While the UK and Canadian sites are strong on links to pre-Raphaelites and political thought, the US site has a distinctly American tilt with links to Elbert Hubbard, the Roycrofters as well as Frank Lloyd Wright www.morrissociety.org/links.html.
No tribute to Morris would be complete without a mention of his Kelmscott edition of Chaucer. View it on exhibit at the University of Maryland’s site: www.lib.umd.edu/williammorris/exhibition/08chaucer.html together with links to collecting Morris titled “The Joy of the Hunt.” www.lib.umd.edu/williammorris/exhibition/12collector.html
“The appeal of William Morris and his books,” according to the Maryland site, “lies in his reputation as a visionary artist and bookmaker. Some collectors spend years searching for limited Kelmscott Press editions designed by Morris. Collectors seeking a personal connection to Morris often seek association copies inscribed by Morris and members of his inner circle. A collector could build a collection comprised entirely of non-Kelmscott Press editions of Morris's expansive literary output.”

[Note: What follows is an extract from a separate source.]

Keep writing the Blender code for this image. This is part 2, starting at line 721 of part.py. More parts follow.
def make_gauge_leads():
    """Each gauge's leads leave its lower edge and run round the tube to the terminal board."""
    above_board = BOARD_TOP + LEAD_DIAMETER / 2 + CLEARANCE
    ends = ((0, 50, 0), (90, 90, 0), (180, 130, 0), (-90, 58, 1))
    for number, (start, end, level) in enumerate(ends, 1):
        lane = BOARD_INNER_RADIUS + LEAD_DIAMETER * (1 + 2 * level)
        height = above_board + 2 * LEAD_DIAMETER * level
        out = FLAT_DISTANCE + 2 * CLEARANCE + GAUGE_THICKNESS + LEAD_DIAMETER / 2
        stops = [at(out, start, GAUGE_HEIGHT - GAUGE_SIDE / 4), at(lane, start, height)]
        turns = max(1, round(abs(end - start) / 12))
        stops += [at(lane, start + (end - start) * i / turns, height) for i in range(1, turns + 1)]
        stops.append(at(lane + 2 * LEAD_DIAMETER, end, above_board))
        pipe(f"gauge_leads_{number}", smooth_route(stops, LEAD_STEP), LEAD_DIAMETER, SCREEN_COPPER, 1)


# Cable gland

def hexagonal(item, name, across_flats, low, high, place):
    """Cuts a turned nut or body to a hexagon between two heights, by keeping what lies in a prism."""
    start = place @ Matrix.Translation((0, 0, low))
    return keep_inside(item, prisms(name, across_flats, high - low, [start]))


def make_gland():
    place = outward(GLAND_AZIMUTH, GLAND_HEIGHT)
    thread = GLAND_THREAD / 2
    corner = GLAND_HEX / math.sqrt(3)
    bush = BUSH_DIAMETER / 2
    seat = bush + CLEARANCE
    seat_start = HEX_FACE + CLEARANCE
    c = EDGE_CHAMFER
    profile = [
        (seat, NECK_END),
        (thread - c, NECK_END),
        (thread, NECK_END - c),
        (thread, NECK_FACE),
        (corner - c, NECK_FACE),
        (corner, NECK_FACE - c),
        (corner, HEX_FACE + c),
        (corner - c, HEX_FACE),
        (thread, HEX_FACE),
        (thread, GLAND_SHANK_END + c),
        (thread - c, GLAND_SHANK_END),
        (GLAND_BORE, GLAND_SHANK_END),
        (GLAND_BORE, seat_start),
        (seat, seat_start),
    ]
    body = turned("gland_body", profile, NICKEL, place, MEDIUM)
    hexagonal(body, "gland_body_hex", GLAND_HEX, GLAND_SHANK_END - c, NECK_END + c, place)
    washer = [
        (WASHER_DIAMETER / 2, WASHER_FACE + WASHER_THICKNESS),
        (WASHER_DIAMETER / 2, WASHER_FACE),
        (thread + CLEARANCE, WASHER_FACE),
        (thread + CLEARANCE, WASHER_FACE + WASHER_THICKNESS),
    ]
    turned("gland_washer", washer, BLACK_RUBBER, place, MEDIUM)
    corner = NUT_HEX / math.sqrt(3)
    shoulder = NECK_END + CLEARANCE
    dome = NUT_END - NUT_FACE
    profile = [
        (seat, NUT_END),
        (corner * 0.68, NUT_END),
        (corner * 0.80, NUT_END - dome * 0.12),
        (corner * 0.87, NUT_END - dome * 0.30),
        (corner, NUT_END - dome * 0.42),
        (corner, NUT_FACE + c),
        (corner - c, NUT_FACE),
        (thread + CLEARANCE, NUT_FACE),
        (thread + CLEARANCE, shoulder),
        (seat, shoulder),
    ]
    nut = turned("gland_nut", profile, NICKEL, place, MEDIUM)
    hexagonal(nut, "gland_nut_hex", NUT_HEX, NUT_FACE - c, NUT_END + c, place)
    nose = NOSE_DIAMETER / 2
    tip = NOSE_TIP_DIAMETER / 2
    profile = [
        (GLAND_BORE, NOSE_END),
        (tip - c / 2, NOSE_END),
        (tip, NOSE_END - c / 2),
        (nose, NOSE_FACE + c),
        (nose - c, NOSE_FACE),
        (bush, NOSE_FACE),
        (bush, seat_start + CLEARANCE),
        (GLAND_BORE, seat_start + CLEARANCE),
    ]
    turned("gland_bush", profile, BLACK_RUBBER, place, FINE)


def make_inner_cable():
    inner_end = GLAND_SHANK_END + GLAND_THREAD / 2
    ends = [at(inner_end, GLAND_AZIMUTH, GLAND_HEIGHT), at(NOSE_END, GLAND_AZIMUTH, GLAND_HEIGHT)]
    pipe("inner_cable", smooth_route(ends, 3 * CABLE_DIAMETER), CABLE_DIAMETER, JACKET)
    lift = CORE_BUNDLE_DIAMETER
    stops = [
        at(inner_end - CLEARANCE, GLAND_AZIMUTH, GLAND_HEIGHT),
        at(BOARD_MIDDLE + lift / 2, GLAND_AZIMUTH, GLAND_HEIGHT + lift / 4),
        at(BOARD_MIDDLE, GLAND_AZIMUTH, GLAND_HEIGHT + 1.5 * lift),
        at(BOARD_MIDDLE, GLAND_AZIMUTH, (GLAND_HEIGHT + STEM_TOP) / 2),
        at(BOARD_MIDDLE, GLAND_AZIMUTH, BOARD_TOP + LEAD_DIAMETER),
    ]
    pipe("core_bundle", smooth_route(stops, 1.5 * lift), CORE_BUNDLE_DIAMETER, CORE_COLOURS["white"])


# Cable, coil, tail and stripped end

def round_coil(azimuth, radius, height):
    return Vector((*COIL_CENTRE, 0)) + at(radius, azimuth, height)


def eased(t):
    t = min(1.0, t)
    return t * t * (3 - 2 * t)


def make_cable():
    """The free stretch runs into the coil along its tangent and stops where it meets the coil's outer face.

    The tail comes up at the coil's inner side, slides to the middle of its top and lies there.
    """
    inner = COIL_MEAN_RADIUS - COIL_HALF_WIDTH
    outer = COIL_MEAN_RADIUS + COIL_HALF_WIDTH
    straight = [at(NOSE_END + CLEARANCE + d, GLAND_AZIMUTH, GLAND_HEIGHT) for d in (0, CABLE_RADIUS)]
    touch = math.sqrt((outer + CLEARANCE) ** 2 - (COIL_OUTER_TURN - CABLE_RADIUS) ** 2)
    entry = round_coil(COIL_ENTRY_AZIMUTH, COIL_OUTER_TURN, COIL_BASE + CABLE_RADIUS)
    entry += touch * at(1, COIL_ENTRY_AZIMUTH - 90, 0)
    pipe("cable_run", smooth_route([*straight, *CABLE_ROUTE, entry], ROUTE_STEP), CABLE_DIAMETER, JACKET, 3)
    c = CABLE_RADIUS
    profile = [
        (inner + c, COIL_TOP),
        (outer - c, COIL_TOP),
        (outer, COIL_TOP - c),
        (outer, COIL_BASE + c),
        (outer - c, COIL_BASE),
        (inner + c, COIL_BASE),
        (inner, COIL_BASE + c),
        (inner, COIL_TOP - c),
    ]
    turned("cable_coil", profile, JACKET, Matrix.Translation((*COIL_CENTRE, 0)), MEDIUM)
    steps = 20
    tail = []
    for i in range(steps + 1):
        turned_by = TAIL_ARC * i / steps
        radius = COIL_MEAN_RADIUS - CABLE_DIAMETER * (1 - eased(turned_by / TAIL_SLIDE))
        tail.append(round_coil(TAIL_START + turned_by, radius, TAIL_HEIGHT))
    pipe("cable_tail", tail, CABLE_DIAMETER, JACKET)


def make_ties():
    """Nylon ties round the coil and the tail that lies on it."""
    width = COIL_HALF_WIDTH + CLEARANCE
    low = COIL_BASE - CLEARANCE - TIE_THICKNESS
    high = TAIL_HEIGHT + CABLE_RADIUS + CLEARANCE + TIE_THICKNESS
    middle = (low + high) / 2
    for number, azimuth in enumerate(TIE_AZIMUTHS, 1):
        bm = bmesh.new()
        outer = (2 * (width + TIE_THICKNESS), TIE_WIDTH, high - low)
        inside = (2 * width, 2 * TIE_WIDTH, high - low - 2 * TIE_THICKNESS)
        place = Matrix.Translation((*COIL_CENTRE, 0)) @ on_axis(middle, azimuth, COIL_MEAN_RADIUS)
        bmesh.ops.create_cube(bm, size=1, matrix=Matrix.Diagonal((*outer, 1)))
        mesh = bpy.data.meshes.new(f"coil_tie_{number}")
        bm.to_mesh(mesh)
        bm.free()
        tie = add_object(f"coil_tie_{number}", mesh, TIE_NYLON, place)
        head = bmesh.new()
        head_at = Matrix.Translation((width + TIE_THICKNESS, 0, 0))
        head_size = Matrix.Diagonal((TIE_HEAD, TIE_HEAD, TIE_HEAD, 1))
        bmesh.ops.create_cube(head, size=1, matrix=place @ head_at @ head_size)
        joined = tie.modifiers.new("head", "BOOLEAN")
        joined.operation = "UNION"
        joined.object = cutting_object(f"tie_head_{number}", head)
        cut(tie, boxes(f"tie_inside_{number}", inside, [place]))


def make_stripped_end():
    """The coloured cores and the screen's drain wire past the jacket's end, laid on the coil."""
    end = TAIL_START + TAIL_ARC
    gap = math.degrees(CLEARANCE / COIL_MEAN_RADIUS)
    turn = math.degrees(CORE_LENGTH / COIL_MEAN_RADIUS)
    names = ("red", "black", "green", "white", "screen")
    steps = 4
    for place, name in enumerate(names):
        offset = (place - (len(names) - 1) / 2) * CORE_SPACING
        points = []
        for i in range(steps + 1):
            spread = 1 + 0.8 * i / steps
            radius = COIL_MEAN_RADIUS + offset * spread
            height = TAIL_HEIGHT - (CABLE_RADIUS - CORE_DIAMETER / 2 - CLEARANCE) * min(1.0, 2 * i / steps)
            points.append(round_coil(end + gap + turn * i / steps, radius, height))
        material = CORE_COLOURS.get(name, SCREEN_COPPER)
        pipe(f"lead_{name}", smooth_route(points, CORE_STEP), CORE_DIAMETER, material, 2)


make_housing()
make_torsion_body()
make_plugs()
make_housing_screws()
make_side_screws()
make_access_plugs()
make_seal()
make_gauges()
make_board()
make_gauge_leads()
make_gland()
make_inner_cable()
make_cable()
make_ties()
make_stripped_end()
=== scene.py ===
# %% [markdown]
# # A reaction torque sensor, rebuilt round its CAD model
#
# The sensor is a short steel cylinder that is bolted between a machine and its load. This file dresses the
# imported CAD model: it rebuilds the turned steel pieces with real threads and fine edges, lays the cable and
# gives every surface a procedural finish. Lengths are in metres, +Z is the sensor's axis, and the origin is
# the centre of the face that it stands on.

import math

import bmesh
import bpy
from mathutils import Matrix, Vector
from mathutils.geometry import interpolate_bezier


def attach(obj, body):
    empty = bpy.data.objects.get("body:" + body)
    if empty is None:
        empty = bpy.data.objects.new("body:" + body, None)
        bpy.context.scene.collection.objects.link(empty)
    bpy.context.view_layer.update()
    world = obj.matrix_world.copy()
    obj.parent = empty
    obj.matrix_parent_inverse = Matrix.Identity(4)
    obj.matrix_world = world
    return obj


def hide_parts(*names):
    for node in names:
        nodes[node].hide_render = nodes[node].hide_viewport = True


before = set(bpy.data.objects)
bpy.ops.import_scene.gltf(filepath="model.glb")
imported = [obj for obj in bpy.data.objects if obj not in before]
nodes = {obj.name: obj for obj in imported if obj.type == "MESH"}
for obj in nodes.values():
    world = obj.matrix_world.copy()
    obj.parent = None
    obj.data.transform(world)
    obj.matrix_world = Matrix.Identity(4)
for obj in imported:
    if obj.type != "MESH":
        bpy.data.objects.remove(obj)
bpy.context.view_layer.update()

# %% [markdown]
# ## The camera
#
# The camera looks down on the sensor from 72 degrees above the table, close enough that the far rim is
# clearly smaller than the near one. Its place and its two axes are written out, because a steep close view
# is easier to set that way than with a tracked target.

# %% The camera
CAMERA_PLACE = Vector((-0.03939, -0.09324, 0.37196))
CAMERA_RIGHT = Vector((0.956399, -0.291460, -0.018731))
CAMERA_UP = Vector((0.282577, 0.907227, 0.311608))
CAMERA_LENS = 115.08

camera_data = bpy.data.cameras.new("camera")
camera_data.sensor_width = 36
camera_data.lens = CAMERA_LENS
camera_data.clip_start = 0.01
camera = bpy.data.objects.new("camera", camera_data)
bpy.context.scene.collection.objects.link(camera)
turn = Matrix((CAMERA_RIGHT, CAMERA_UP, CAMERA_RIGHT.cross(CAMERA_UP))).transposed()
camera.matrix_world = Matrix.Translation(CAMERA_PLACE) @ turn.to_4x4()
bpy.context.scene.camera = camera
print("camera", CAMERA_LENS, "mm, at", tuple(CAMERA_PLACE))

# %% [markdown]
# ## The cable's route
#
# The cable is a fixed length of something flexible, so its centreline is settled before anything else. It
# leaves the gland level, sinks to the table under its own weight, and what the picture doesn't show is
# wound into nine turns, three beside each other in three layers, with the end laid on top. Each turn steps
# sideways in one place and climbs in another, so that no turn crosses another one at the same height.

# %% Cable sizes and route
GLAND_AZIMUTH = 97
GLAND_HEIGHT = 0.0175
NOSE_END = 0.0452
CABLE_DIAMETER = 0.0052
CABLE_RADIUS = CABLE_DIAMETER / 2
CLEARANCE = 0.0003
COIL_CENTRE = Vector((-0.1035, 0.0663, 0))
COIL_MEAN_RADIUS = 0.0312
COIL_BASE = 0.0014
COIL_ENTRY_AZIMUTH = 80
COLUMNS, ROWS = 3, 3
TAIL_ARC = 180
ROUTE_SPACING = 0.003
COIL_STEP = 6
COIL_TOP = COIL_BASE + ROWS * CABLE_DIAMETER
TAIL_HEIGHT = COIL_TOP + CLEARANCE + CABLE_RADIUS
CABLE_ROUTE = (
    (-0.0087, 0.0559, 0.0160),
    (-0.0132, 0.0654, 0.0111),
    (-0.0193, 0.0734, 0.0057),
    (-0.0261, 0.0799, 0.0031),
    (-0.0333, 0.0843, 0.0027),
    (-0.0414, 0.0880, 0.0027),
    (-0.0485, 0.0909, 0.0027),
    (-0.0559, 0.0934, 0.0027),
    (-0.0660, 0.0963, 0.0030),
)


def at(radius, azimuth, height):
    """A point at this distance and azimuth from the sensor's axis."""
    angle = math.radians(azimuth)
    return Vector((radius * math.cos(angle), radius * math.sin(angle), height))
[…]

“Many of the books and ephemera on display in the on line exhibit were sold to the University of Maryland Libraries by prominent collector Jack Walsdorf, who has steadily acquired Morris-related materials for nearly fifty years.”

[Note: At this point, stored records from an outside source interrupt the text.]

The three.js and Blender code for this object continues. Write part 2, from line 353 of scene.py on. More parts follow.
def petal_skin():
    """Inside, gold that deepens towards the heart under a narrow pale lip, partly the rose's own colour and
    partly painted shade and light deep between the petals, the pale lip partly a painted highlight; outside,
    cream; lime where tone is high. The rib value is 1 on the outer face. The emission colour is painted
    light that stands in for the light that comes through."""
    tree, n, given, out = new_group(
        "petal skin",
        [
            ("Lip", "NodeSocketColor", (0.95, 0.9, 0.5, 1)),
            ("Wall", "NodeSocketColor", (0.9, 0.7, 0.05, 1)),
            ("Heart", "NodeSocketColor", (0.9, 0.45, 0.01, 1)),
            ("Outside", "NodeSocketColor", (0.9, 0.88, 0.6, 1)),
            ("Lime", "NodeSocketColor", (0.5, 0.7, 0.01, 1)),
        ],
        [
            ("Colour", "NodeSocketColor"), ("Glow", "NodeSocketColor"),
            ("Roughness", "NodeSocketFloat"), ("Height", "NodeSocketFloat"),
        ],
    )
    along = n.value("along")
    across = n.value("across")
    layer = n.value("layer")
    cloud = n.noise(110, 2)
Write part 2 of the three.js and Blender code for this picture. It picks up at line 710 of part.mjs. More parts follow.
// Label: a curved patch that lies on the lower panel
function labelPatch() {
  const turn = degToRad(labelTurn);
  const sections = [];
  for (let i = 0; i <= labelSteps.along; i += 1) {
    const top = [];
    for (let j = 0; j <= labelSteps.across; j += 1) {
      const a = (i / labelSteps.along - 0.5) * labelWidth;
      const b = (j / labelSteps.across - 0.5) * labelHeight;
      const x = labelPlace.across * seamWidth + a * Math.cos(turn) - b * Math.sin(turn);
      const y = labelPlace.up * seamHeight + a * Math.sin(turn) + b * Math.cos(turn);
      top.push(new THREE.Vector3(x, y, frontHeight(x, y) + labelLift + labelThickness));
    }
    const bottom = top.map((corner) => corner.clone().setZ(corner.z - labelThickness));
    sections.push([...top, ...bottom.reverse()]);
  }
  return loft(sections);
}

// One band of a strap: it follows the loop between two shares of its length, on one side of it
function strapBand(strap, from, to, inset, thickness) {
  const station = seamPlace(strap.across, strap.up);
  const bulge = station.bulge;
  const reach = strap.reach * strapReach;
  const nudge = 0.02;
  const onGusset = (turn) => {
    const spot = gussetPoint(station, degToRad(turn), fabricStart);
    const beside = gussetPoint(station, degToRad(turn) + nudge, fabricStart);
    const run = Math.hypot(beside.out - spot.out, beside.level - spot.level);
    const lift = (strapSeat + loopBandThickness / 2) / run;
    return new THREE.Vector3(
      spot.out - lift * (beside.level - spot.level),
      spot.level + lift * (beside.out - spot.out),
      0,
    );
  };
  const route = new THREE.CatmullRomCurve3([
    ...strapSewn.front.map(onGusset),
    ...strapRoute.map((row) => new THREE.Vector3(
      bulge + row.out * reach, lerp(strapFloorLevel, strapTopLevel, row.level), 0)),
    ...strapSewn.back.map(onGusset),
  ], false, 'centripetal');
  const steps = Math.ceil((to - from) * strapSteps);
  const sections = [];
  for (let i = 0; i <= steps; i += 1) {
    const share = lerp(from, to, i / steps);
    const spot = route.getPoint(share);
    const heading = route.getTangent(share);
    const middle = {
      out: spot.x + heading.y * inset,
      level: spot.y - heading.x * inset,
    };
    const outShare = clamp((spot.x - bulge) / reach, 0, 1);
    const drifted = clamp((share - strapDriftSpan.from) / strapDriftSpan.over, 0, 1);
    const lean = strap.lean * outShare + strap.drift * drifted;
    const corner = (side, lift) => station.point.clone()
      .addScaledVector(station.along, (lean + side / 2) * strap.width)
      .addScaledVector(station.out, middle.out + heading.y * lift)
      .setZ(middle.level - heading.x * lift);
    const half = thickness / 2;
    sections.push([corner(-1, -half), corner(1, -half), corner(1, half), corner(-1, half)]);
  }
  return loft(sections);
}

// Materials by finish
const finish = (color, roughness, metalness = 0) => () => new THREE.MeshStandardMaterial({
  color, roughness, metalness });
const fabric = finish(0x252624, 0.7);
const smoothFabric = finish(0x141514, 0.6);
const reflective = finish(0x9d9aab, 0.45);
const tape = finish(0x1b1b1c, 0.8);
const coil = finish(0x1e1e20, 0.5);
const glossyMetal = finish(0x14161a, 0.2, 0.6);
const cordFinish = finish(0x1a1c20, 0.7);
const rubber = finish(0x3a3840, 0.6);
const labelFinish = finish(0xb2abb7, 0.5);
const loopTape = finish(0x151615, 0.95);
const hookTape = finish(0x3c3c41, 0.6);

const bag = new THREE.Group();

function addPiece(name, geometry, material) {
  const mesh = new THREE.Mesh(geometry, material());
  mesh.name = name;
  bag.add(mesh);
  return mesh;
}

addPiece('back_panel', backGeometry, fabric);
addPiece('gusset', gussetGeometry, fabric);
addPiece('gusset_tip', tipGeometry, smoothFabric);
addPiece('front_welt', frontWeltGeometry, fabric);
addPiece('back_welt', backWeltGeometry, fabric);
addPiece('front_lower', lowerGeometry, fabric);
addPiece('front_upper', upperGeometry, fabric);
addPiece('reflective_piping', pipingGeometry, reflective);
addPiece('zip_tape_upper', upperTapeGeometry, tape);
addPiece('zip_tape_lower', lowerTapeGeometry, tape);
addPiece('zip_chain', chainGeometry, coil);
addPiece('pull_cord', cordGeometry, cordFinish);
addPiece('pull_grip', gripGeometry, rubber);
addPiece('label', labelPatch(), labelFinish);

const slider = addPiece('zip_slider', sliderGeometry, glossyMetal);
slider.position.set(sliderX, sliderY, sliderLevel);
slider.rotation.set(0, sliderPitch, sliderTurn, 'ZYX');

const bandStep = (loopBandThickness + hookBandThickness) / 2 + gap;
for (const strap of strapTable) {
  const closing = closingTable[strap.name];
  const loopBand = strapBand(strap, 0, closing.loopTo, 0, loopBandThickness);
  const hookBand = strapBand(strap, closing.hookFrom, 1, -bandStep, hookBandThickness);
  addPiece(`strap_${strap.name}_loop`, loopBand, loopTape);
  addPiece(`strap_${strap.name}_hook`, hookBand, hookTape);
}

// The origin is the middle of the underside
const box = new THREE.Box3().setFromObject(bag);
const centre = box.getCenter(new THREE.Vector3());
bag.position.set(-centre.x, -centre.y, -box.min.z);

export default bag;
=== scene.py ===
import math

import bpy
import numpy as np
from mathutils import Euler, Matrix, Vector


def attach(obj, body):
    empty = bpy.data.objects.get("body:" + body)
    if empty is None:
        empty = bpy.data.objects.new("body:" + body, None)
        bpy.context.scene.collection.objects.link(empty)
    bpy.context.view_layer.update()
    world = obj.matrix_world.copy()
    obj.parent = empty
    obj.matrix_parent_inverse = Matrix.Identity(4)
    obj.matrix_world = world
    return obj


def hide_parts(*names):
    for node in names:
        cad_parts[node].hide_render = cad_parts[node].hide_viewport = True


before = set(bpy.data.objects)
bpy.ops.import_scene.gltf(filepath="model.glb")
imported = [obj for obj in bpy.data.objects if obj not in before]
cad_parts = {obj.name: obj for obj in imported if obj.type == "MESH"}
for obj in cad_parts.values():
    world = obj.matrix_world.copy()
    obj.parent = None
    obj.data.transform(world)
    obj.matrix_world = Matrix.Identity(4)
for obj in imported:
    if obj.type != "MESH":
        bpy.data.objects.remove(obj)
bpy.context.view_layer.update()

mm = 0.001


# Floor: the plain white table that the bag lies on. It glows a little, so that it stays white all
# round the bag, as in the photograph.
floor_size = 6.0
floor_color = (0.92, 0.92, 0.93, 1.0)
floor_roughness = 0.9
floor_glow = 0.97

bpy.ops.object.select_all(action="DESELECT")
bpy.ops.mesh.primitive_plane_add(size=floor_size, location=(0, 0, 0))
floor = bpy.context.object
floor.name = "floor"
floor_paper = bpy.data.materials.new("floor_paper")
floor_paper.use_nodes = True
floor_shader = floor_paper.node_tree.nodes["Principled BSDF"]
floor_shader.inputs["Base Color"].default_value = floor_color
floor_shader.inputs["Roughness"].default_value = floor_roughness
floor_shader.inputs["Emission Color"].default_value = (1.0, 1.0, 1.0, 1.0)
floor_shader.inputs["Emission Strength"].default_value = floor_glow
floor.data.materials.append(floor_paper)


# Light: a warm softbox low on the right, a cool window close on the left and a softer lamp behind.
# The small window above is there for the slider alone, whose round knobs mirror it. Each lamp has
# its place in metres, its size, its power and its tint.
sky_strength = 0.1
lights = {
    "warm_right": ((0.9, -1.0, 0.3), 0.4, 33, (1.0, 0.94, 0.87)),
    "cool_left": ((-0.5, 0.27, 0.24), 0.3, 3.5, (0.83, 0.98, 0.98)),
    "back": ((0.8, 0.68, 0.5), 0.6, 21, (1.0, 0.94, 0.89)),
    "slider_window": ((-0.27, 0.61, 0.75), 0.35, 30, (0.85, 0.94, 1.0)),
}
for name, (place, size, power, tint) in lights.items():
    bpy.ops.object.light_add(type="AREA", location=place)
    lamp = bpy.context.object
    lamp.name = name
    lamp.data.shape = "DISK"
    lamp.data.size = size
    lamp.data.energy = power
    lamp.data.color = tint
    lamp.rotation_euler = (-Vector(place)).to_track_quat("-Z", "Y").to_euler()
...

A long Wiki on Morris, his life and many talents can be found at en.wikipedia.org/wiki/William_Morris. “In January 1891,” notes the Wiki, “William Morris and William Bowden founded the Kelmscott Press at Hammersmith, London, named after Morris’s manor house in the Cotswolds. The Kelmscott Press was founded to refashion Victorian typography and to create beautiful books based on medieval manuscripts.”
This space is too small to cover it all – there are Morris textiles, wall paper, stained glass, calligraphy ….. the list goes on and on.